No matter. Tattoos weren’t her thing, anyway.
“Sir, may I help you?” she asked, her voice firmer this time.
He began to turn away again, but she immediately stepped back into his line of sight.
“This is a private club,” she said quickly. “If you’re interested in joining, I would suggest reviewing our website first to familiarize yourself with the membership criteria. We welcome all applicants, but we do require two sponsors and a personal interview with the Board of Trustees once you have filled out the initial paperwork. Here,” she said, handing him her card. “I’m happy to answer any questions, so please email or call if you decide you’d like to apply.” She wasn’t in charge of membership, but she needed to do to get this guy out of the clubhouse.
After a too-long pause, he took the card, and then just stood there, staring at it. In his huge hand, the paper looked minuscule.
“Carolyn Rivington, Director of Events,” he read, his tone gruff.
“Yes,” she said. “As I said, please call. I’m happy to talk anytime.” His cue to leave.
But he didn’t. Just stood there, still staring at the card, while a muscle ticked in his jaw.

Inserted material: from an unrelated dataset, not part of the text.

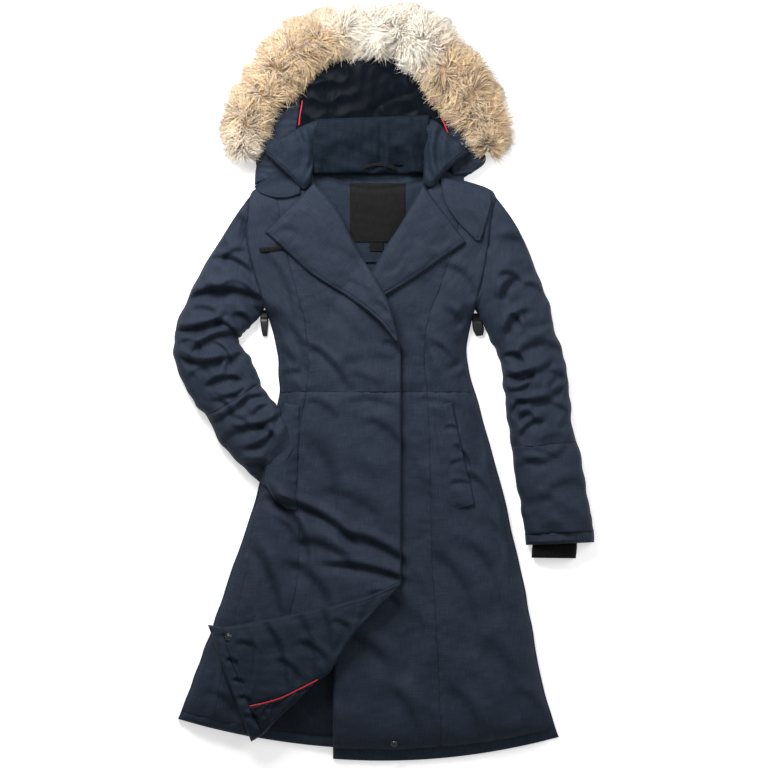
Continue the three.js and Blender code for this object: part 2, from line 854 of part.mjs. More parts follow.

“Sir?” she prompted, praying she wasn’t losing her touch.
A familiar face appeared to her right—Richard Handel, Briarwood’s general manager and her direct boss. “I have this, Carolyn,” Richard said, under his breath.
Carolyn nodded. Even though he looked like a professor with his salt-and-pepper hair, tweed blazer, and small, round glasses, Richard was more than capable of handling their unwanted visitor.
“I’ll see you at the meeting in a few minutes,” she told him. Then she gave a polite nod to Tattoo Guy. “A pleasure,” she lied. His only response was to frown.